Try Convert.FromBase64String
http://msdn.microsoft.com/en-us/library/system.convert.frombase64string.aspx
This is an encoded word, which is used in email headers when there is non-ASCII content. Encoded words are defined in RFC 2047:
http://tools.ietf.org/html/rfc2047#section-2
The BNF for an encoded word is:
encoded-word = "=?" charset "?" encoding "?" encoded-text "?="
So the correct way to interpret this is:
- The data is the stuff between the 3rd and 4th question marks
- It has been Base64 encoded (the 'B' stands for Base64; if it were a 'Q' then it would be quoted-printable).
- Once you decode the data, it will be in the UTF-8 character set.
The result, as @Shai correctly pointed out, is:
Ihre Bestellung - Versandbestätigung - 1105891246
This is German. The umlaut is obviously the reason for the UTF-8 and thus the need for an encoded word.

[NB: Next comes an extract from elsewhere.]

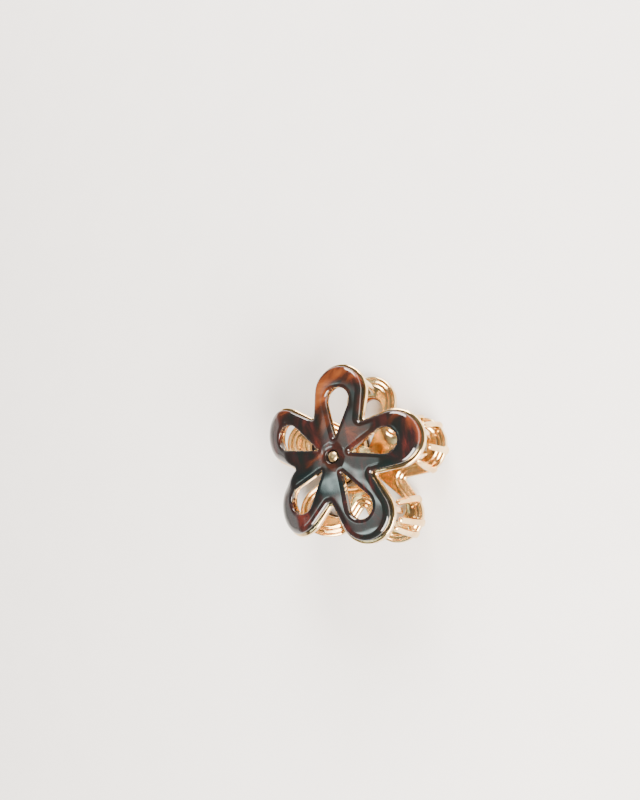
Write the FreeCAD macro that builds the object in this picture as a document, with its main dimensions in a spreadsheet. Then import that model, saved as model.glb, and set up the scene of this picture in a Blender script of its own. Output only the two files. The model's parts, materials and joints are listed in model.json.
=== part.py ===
import FreeCAD, Part

import math
import os

import Sketcher

# Flower claw clip. Two spring-loaded jaws, each a five-petal open flower: a metal frame with claw
# teeth, an acetate overlay on its outer face and a rivet through the hub.
# The clip lies on the outer face of its lower jaw. X is the hinge axis, the claws point to -Y, the
# handles to +Y, and +Z is up. A jaw is drawn flat first, in its own frame: the hub at the origin, the
# face where frame and overlay meet at z = 0, the outer side up and the claws towards -Y.

doc = FreeCAD.newDocument("flower_claw_clip")
V = FreeCAD.Vector
PETALS = 5
HALF_PETAL = 180.0 / PETALS

SIZES = {
    # flower outline
    "petal_tip": 35.0,           # hub centre to the frame's petal tip
    "petal_round": 10.9,         # radius of the frame's round petal end
    "bezel": 1.2,                # frame left showing round the overlay
    "notch_centre": 18.8,        # hub centre to the centre of the frame's notch rounding
    "notch_round": 0.8,
    "overlay_notch_centre": 17.7,
    "overlay_notch_round": 1.0,
    "hole_point": 7.0,           # hub centre to the pointed end of an overlay hole
    "hole_centre": 21.0,
    "hole_round": 4.85,
    "hole_lip": 0.6,             # the frame's holes are this much wider than the overlay's
    "frame_hole_point": 5.8,
    "outline_reach": 90.0,
    # section through the jaw
    "frame_thick": 2.3,
    "overlay_thick": 2.7,
    "claw_bend_start": 16.0,
    "claw_bend_round": 70.0,
    "claw_bend_angle": 22.0,
    "fold_start": 17.0,
    "fold_round": 4.0,
    "fold_angle": 30.0,
    "fold_length": 24.0,
    "slab_width": 90.0,
    # how the jaws stand to each other
    "jaw_half_gap": 14.2,        # mid-plane to the frame's outer face at the hub
    "hinge_back": 8.0,           # hub to hinge axis, towards the handles
    # hinge
    "pin_radius": 1.0,
    "pin_clearance": 0.04,
    "ear_thick": 1.8,
    "outer_ear": 11.1,
    "inner_ear": 9.0,
    "ear_round": 3.0,
    "ear_front": 0.5,
    "ear_back": 11.5,
    "ear_root": 0.8,
    "pin_head_radius": 1.7,
    "pin_head_thick": 0.8,
    "pin_head_dome": 0.55,
    "pin_head_play": 0.2,
    # teeth
    "tooth_radius": 1.35,
    "upper_tooth_inset": 1.3,    # rim to the middle line of a tooth's root
    "lower_tooth_inset": 0.3,
    "tooth_sink": 1.45,
    "tooth_curve": 32.0,
    "tooth_overlap": 1.9,
    # rivet
    "rivet_shank": 1.1,
    "rivet_clearance": 0.05,
    "rivet_head": 1.95,
    "rivet_rise": 0.75,          # straight side of the head
    "rivet_dome": 0.45,
    "rivet_tail": 1.9,
    "rivet_tail_thick": 0.7,
    "rivet_tail_dome": 0.5,
    "recess_radius": 2.9,
    "recess_depth": 1.25,
    # spring
    "coil_radius": 2.9,
    "wire_radius": 0.5,
    "wire_knee": 0.52,           # radius of the wire where it bends
    "coil_half": 6.6,
    "coil_turns": 11.0,
    "leg_lean": 33.0,
    "leg_x": 2.5,
    "leg_y": 5.2,
    "leg_gap": 0.06,
    "leg_foot": 2.2,
}

sheet = doc.addObject("Spreadsheet::Sheet", "sizes")
for row, (alias, value) in enumerate(SIZES.items(), start=1):
    sheet.set("A%d" % row, alias)
    sheet.set("B%d" % row, str(value))
    sheet.setAlias("B%d" % row, alias)
doc.recompute()


def size(alias):
    return float(sheet.get(alias))


def rad(degrees):
    return math.radians(degrees)


def cell(text):
    """An expression in which each <alias> stands for the spreadsheet's cell of that name."""
    for alias in SIZES:
        text = text.replace("<" + alias + ">", "sizes." + alias)
    return text


def origin_plane(body, role):
    for feature in body.Origin.OriginFeatures:
        if feature.Role == role:
            return feature
    raise ValueError(role)


def new_body(name):
    return doc.addObject("PartDesign::Body", name)


def new_sketch(body, name, role, lift=None):
    sketch = body.newObject("Sketcher::SketchObject", name)
    sketch.AttachmentSupport = (origin_plane(body, role), [""])
    sketch.MapMode = "FlatFace"
    if lift is not None:
        sketch.setExpression(".AttachmentOffset.Base.z", cell(lift))
    return sketch


def bind(sketch, constraint, expression):
    """Adds a dimension to the sketch and ties it to the spreadsheet."""
    index = sketch.addConstraint(constraint)
    sketch.setExpression("Constraints[%d]" % index, cell(expression))


def line(start, end):
    return Part.LineSegment(V(start[0], start[1], 0), V(end[0], end[1], 0))


def arc(centre, radius, start, end):
    circle = Part.Circle(V(centre[0], centre[1], 0), V(0, 0, 1), radius)
    return Part.ArcOfCircle(circle, rad(start), rad(end))


def close_loop(sketch, count):
    """Joins the end of each of the first pieces to the start of the next."""
    for i in range(count):
        sketch.addConstraint(Sketcher.Constraint("Coincident", i, 2, (i + 1) % count, 1))


def polygon(sketch, points):
    for i, point in enumerate(points):
        sketch.addGeometry(line(point, points[(i + 1) % len(points)]), False)
    close_loop(sketch, len(points))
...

The translation is:
Your order - Delivery confirmation - 1105891246
Apparently it's a tracking number for an order.
All modern email clients (and Outlook) transparently support encoded words.
This is a bit of guesswork, but let's try
- remove
=?
from start and?=
from end - keep the start up to the next
?
as the character set - Remove the
B?
- don't know, what it is - Convert the rest to a
byte[]
viaSystem.Convert.FromBase64String()
- Convert this to the final String via
Encoding.GetSTring()
using the character set remembered in the second step